Two attackers have gotten particularly hot during this late stretch, as Darlington Nagbe and Fanendo Adi have both found ways to either set up or score goals. Nagbe and Adi both have netted three times and assisted on another strike in the Timbers’ last two games, and the confidence they are showing has head coach Caleb Porter feeling good about his club’s chances.
Sporting KC also has several dangerous weapons of its own, including Graham Zusi and MLS MVP candidate Benny Feilhaber, but the Timbers believe the best way to help nullify the threat they possess is by continuing to push numbers forward.
“The best some times defense is a good attack, and I think we need to be on the front foot and make them defend and not let them just attack us,” Timbers head coach Caleb Porter told SBI. “Interesting enough, in the two games we played them, they had a more conservative approach, and we expect the same. They’ll keep it tight, and look to counter us. They’ll press us and disrupt our rhythm. I don’t think there’ll be too many mysteries in what they do or what we do.”
The last time the two sides met was at the start of October. Sporting KC came out on top, 1-0, at Providence Park thanks to a sensational individual effort from forward Krisztian Nemeth, but the club’s struggles for goals have persisted.
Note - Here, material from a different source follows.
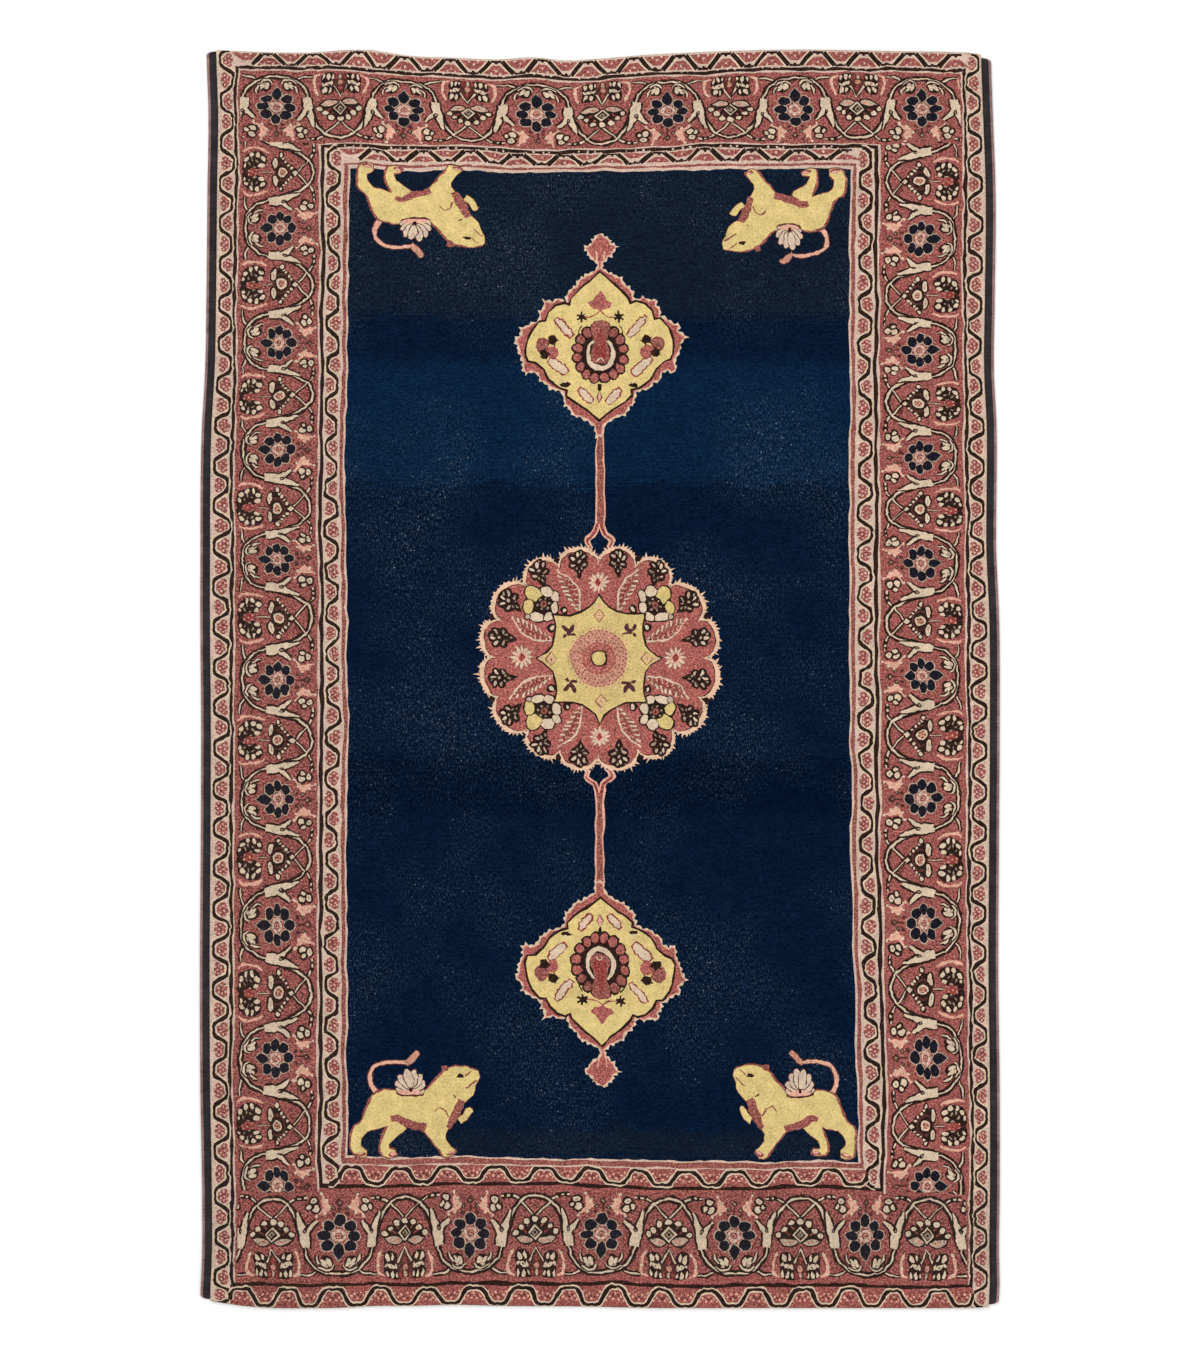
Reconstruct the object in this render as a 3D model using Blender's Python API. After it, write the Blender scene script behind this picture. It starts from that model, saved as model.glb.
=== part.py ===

Sporting KC has netted just three times in its last four games, and been shut out twice in the process.
Vermes is not concerned by the lack of goals, however, and even sat the playmaking Feilhaber this past weekend vs. the Galaxy because he did not think the midfielder was 90-minutes fit.
“I don’t really think there’s any problem there,” said Vermes of his attack. “I think that we’ve created good chances in games, and it’s been my experience that you’re going to get chances. I think every team in the league, they either wind up creating chances or they get some chances handed to them and the question is, ‘Do you finish them?’
“I think that’s really the big thing. You have to be concentrated and ready for when they do happen so when they do you can take advantage of them.”
The Timbers have expressed a similar sentiment. Having finished the regular season campaign tied for the second-worst output in goals with 41 after regularly failing to convert chances, the club knows it has to keep up its recent trend of finding the back of the net in order to reach the next round of the postseason.
How the Timbers approach this game from a tactical standpoint is yet to be seen, but Porter might be tempted to go with the tactical shift that has worked during the recent offensive explosion. That is, bringing in Nagbe from out wide and deploying him in the playmaking role.
“I think getting Darlington central, getting him on the ball more has definitely helped him and it’s allowed him to produce more. I think in some ways that might have unlocked our team a bit as well,” said Porter. “Obviously the last game with (Diego) Valeri out. We played Nagbe at the (No. 10 spot) and we played two holding mids that game. We have the ability to play a couple of different ways now. We’ve shown that, which gives us some flexibility to throw a wrench into things here in the playoffs.
“Definitely moving Darlington central has been a shift that has changed things a bit.”
The onus might be on what happens in the final third for two sides boasting newfound confidence, but that will not be the only key to the game. The defenses will also have to try and hold their own, with Liam Ridgewell leading the Timbers’ back line and Matt Besler anchoring Sporting KC’s group. Any slip up from either side could prove costly, especially when considering how hot and cold the clubs’ attacks can be.
“You’ve got to have a mental toughness, you have to have concentration, and you have to have solid work ethic throughout the course of the game,” Vermes said. “We understand that they’re going to throw everything at us and they’re in good form right now. They’ve scored quite a few goals here lately, and they’re a team that I’ve always said is going to be incredibly dangerous.
“They have a lot of different attacking weapons on that team that can hurt you. For us, it’s really about concentration and making sure that we’re paying attention and locked into the game.”